Pressure drop mechanisms in a cooling system enclosure

Abstract

A potential way to reduce the noise generated by construction machinery cooling systems is to satisfy the flow rate required for cooling at lower fan speeds, and a promising approach to achieving this goal involves finding ways to reduce the pressure drop that occurs in the cooling system ventilation passages. Towards that end, approaches using computational fluid dynamics (CFD) have proven effective for estimating three-dimensional (3D) spatial pressure drops, but there have been few reports on actual loss mechanisms.

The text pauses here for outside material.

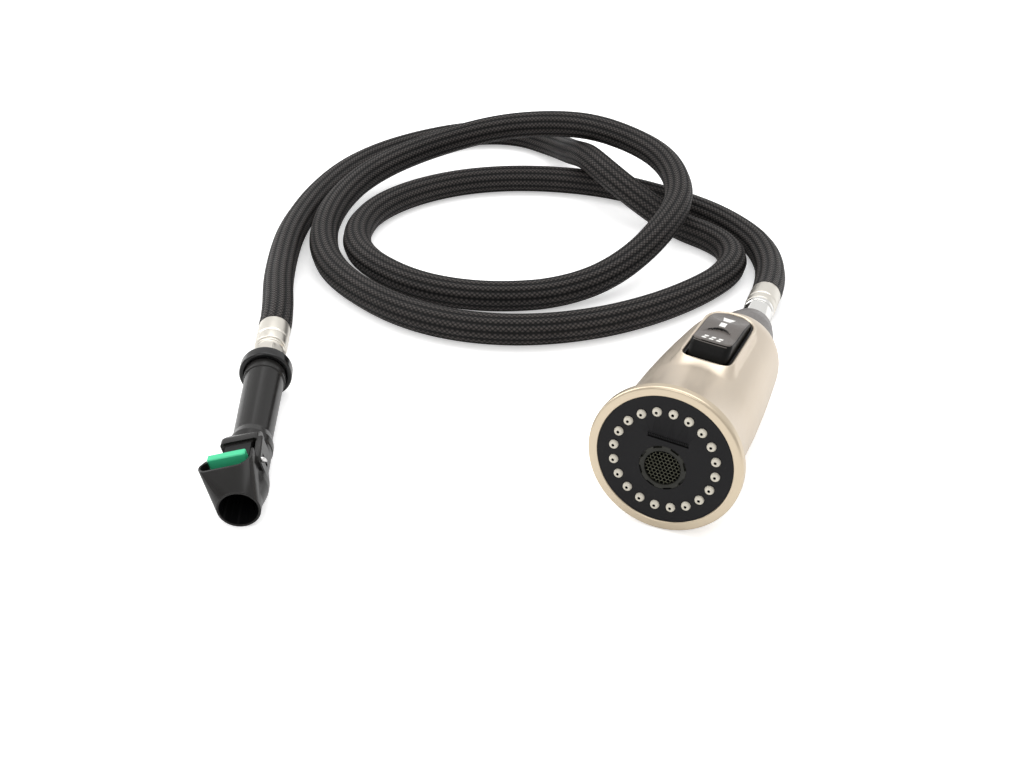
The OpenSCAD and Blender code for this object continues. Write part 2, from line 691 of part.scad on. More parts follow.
module hose_stem() {
    bore = stem_bore / 2;
    bend_bead = 0.15;
    seal_cut = stem_r - 1.1;
    color([0.75, 0.65, 0.4]) difference() {
        union() {
            on_inlet() spin(concat([
                [0, stem_nose], [stem_r - 0.4, stem_nose], [stem_r, stem_nose + 0.4]],
                [for (at = stem_grooves, end = [-1, 1], in = [0, 1])
                    [(end < 0) == (in == 0) ? stem_r : seal_cut,
                     at + end * stem_groove_w / 2]], [
                [stem_r, spigot_end + flange_gap], [spigot_r - 1, spigot_end + flange_gap],
                [spigot_r - 1, collar_shoulder - flange_gap],
                [stem_r, collar_shoulder - flange_gap], [stem_r, bend_at], [0, bend_at]]));
            on_inlet() translate([0, bend_at, 0]) sphere(r = stem_r + bend_bead, $fn = 64);
            on_bend() rod(stem_r, bend_at, nut_end);
            on_bend() rod(bore + 1, nut_end - 1, ferrule_end - 2);
        }
        on_inlet() rod(bore, stem_nose - 1, bend_at);
        on_inlet() translate([0, bend_at, 0]) sphere(r = bore + bend_bead, $fn = 64);
        on_bend() rod(bore, bend_at, ferrule_end);
    }
}

module stem_seals() {
    color([0.08, 0.08, 0.08]) on_inlet() for (at = stem_grooves)
        o_ring(stem_r - 0.42, 0.45, at);
}

module swivel_nut() {
    groove = nut_end - 5.6;
    color([0.86, 0.87, 0.88]) on_bend() difference() {
        spin([[stem_r, nut_front], [nut_r - 0.6, nut_front], [nut_r, nut_front + 0.6],
              [nut_r, groove], [nut_r - 0.6, groove + 0.6],
              [nut_r - 0.6, groove + 1.6], [nut_r, groove + 2.2],
              [nut_r, nut_end - 0.5], [nut_r - 0.5, nut_end], [stem_r, nut_end]], 72);
        for (i = [0 : 5]) rotate([0, i * 60, 0])
            translate([-0.9, nut_front + 3, nut_r - 1]) cube([1.8, 5, 2]);
    }
}

module ferrule(from, to) {
    spin([[stem_bore / 2 + 1, from], [ferrule_r - 0.6, from], [ferrule_r, from + 0.6],
          [ferrule_r, from + 5], [ferrule_r - 0.35, from + 5.6],
          [ferrule_r - 0.35, from + 6.4], [ferrule_r, from + 7],
          [ferrule_r, to - 1], [ferrule_r - 0.3, to], [stem_bore / 2 + 1, to]], 72);
}

module head_ferrule() {
    color([0.9, 0.88, 0.84]) on_bend() ferrule(nut_end, ferrule_end);
}

// Point on the axis of the hose's bent end, and point on the connector's axis
function bent_point(l) =
    let (t = l - bend_at,
         side = -t * cos(bend_dip) * sin(bend_turn),
         ahead = bend_at + t * cos(bend_dip) * cos(bend_turn),
         up = -t * sin(bend_dip))
    [side, head_y + ahead * cos(tilt) + up * sin(tilt),
     head_z - ahead * sin(tilt) + up * cos(tilt)];
function conn_point(l) = [conn_at[0] - l * cos(conn_tilt) * sin(conn_az),
                          conn_at[1] + l * cos(conn_tilt) * cos(conn_az),
                          conn_z + l * sin(conn_tilt)];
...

In this study, the mechanisms of pressure drops that occur inside a cooling system enclosure and around exhaust port vents were investigated by capturing the flow discharged by the axial fan within the enclosure into the atmosphere via the exhaust port. We found that portions of the fan outlet flow divert significantly inside the enclosure and are exhausted at exhaust port outlets located some distance away from the fan. We also found that the pressure drops in such locations are larger than experienced by flow discharged via the shortest path. Since flows within the enclosure collide with each other and become unsettled around the exhaust port, turbulent kinetic energy increases, thus intensifying the pressure drop. Hence, by expelling the flow at the exhaust port via the shortest path without allowing it to mix chaotically inside the enclosure, the flow rate can be increased using the same fan speed.